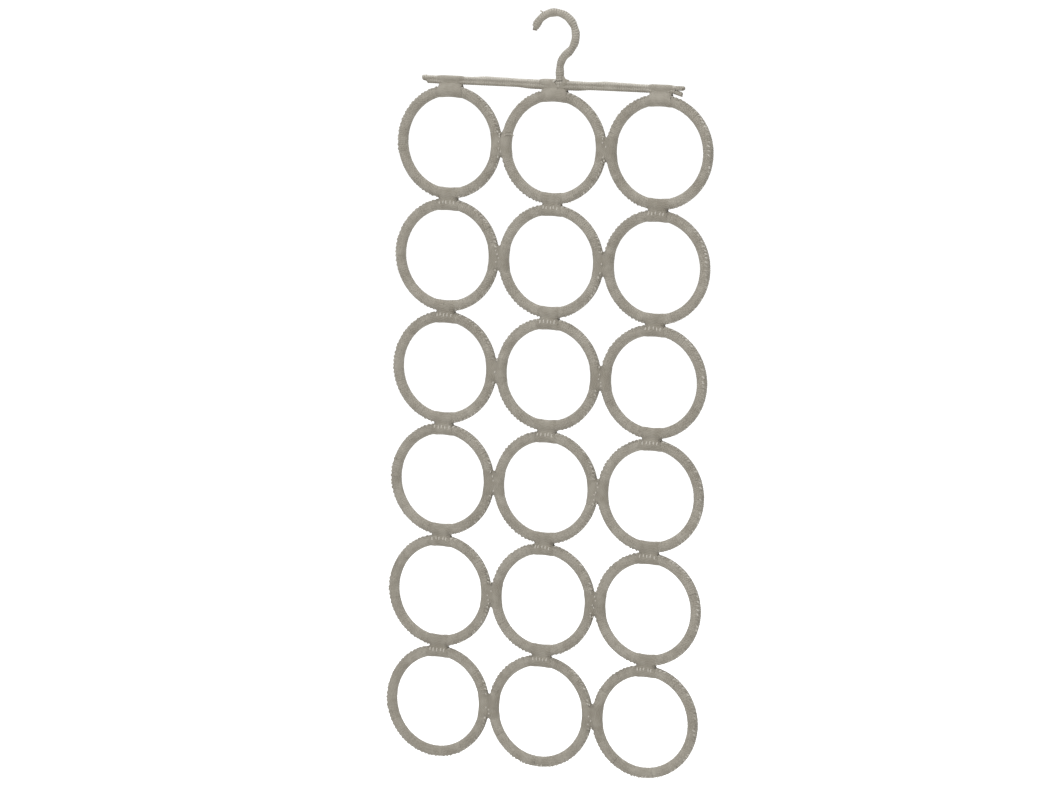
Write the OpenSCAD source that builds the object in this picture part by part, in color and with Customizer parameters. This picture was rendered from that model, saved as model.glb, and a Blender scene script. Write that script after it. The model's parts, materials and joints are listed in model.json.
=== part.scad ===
--*--
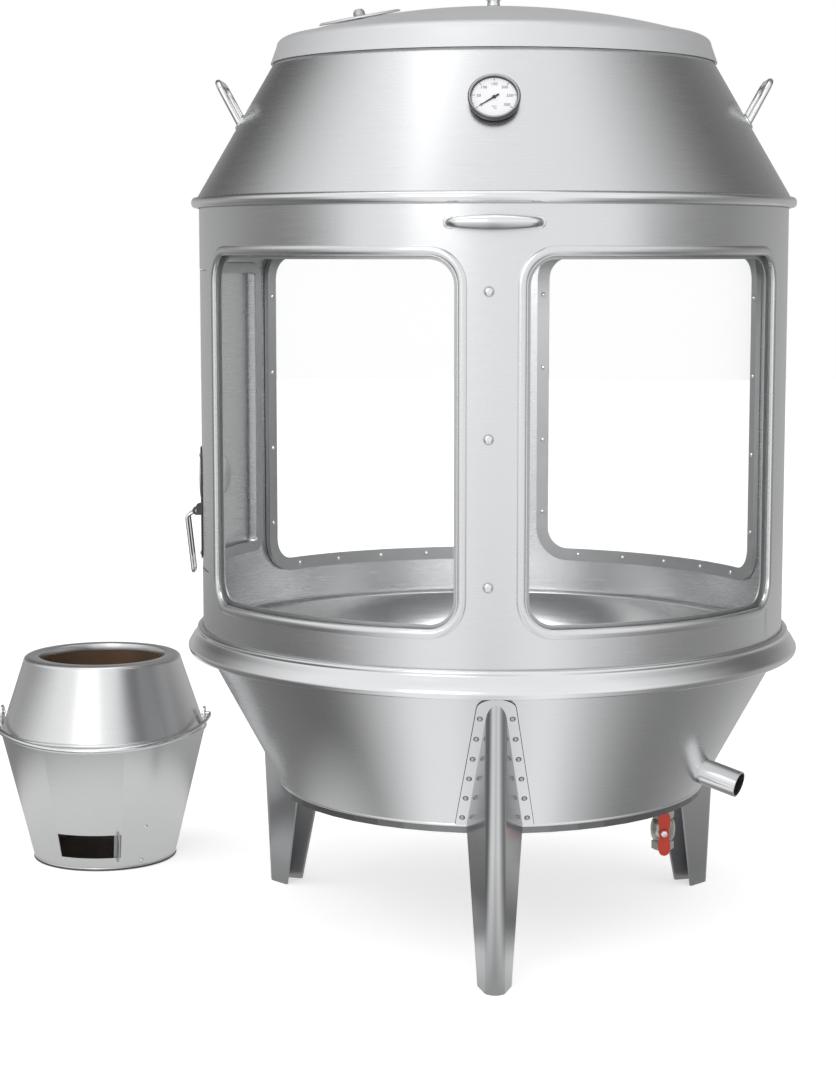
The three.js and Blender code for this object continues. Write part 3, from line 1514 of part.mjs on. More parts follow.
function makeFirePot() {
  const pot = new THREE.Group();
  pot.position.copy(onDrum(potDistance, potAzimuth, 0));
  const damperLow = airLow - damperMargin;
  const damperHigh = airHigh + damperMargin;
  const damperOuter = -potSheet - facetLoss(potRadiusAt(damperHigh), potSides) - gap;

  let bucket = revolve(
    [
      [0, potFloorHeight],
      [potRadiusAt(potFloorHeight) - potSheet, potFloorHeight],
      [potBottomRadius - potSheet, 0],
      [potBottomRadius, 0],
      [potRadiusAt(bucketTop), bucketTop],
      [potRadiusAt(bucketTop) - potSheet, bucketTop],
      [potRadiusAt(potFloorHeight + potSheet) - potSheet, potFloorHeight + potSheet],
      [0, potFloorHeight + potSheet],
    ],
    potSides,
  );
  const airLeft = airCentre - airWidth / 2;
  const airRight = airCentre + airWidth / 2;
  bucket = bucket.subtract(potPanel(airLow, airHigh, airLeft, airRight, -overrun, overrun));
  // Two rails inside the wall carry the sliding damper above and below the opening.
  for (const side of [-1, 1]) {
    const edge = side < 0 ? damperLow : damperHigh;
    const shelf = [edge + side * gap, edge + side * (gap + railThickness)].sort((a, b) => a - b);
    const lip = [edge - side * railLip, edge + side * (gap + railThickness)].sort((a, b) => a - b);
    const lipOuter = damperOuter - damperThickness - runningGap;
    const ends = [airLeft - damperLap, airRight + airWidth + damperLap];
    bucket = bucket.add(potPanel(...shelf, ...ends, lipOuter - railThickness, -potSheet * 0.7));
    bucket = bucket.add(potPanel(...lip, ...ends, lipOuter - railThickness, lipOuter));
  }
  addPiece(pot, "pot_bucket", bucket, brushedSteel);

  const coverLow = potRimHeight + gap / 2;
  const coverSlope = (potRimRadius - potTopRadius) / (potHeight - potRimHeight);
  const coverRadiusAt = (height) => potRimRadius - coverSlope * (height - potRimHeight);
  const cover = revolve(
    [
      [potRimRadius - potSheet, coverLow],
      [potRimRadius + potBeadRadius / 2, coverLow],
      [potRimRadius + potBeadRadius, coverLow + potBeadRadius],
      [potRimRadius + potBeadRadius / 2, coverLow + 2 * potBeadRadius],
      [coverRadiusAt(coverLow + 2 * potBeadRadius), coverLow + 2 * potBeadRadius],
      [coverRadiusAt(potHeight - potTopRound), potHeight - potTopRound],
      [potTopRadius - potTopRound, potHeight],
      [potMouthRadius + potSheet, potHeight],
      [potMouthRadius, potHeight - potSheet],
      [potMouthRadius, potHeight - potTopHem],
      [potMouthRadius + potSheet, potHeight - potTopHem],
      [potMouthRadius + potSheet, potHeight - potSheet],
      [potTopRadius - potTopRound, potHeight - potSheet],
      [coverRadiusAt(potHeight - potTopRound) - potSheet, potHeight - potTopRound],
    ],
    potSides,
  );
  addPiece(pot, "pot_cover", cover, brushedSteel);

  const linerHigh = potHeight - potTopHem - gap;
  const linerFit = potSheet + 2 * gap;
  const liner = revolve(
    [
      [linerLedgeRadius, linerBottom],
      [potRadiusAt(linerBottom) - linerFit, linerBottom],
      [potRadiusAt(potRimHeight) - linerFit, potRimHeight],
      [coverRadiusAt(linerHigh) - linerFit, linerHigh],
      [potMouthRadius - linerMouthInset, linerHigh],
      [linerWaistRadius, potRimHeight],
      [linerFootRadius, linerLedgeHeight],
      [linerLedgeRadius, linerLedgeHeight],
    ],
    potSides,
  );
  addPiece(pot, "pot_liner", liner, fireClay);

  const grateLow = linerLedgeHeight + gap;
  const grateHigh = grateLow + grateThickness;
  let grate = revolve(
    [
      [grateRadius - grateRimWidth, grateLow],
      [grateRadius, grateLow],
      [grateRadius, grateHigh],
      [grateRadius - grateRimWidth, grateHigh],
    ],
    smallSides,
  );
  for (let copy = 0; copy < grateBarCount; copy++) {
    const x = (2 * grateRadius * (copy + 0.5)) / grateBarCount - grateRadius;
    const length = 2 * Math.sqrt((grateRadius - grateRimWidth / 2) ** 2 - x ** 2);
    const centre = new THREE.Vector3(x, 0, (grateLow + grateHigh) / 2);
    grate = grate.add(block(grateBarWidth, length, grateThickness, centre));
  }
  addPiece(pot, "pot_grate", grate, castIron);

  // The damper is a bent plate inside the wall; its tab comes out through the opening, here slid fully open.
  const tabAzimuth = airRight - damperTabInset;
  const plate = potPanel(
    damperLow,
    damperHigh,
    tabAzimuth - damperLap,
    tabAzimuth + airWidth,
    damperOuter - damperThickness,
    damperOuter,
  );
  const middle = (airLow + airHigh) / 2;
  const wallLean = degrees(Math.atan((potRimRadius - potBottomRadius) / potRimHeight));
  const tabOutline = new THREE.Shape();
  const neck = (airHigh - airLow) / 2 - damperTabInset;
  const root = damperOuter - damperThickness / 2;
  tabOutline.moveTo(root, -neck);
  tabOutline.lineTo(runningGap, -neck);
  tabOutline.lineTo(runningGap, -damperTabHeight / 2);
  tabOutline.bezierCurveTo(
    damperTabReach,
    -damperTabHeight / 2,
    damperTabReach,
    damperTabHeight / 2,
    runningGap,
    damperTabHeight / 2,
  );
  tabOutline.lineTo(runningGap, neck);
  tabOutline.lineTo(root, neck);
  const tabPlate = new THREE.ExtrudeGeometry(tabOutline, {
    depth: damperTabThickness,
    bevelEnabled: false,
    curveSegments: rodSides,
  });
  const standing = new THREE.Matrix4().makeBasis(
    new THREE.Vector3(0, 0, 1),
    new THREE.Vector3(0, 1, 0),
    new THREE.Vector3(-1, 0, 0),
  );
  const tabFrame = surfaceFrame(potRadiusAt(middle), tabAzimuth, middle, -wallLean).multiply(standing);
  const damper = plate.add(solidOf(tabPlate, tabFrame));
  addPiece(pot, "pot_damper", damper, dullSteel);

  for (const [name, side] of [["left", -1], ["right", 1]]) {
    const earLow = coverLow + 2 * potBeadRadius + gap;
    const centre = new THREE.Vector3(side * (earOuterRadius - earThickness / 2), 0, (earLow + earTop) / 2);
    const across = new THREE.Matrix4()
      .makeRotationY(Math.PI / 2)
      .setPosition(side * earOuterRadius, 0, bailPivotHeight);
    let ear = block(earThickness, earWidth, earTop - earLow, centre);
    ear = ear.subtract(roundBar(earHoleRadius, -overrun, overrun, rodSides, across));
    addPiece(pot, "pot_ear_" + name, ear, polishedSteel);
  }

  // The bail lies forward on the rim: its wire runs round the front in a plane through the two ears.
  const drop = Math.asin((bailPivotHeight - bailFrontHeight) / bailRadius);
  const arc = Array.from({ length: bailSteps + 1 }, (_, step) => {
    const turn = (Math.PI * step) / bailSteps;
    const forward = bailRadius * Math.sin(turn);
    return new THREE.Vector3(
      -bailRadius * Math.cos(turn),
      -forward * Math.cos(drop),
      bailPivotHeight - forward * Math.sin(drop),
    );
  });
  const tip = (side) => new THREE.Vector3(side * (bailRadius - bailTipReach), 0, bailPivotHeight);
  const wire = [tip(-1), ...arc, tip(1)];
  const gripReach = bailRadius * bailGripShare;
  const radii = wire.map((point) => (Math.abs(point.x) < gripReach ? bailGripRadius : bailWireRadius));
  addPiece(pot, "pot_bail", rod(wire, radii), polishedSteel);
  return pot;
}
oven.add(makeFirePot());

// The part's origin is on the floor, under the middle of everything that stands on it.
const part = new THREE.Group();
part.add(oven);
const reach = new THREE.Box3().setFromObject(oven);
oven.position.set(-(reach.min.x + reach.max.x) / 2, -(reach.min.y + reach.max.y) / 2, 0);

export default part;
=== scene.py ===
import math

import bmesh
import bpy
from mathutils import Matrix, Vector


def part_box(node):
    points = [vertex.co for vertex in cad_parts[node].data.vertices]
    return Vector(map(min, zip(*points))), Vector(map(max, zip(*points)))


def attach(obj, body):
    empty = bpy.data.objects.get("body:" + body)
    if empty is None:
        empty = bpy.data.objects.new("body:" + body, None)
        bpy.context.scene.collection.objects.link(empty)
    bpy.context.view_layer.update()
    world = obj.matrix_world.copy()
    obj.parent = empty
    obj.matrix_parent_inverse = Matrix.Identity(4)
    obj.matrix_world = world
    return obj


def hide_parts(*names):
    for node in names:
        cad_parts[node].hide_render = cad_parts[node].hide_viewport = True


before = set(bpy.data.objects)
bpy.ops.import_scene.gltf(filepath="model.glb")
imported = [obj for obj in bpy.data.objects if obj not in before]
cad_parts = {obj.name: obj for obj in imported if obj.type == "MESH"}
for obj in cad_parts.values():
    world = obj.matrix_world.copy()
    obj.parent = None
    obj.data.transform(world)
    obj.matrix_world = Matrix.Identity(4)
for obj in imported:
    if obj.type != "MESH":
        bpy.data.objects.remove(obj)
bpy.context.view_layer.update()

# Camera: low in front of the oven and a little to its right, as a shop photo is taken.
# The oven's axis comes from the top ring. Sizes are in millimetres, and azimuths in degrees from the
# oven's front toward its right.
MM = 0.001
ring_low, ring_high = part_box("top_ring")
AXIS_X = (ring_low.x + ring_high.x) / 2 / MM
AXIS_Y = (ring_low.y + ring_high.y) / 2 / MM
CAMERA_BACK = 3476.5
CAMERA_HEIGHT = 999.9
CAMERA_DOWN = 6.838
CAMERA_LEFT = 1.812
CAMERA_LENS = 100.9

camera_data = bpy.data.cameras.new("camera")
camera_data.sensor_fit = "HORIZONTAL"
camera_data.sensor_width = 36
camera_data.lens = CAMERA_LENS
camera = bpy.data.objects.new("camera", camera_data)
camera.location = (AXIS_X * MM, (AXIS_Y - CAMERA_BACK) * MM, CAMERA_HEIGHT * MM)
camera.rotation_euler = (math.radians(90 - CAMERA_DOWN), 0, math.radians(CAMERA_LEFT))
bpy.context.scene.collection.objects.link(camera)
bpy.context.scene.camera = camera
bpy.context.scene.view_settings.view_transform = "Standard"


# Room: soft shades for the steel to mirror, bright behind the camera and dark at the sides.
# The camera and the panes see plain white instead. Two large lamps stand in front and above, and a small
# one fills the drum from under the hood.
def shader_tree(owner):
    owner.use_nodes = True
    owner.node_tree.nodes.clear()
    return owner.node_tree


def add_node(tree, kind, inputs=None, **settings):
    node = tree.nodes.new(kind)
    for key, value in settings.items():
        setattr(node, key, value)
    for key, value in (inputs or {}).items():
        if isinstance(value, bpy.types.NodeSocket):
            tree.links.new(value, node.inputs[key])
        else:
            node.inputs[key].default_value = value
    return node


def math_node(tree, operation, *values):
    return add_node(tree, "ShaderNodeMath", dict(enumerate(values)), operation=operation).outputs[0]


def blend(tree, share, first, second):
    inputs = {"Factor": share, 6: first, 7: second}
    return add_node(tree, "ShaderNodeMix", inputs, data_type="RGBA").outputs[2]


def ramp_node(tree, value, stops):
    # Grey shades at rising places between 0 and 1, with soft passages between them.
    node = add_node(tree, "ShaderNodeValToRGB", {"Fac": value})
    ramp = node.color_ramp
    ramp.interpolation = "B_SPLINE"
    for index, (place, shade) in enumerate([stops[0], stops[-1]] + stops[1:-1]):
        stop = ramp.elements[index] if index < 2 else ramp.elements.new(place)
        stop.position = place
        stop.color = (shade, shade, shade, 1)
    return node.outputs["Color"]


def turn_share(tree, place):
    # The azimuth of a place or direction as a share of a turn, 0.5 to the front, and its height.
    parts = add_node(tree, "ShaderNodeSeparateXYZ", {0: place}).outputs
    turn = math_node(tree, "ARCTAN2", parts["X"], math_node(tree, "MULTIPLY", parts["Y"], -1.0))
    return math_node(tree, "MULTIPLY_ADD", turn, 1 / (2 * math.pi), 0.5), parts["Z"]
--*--
PROBLEM DESCRIPTION ▸
List the lines of the records where "body" occurs.

TASK ANSWER ▸
def attach(obj, body):
    empty = bpy.data.objects.get("body:" + body)
        empty = bpy.data.objects.new("body:" + body, None)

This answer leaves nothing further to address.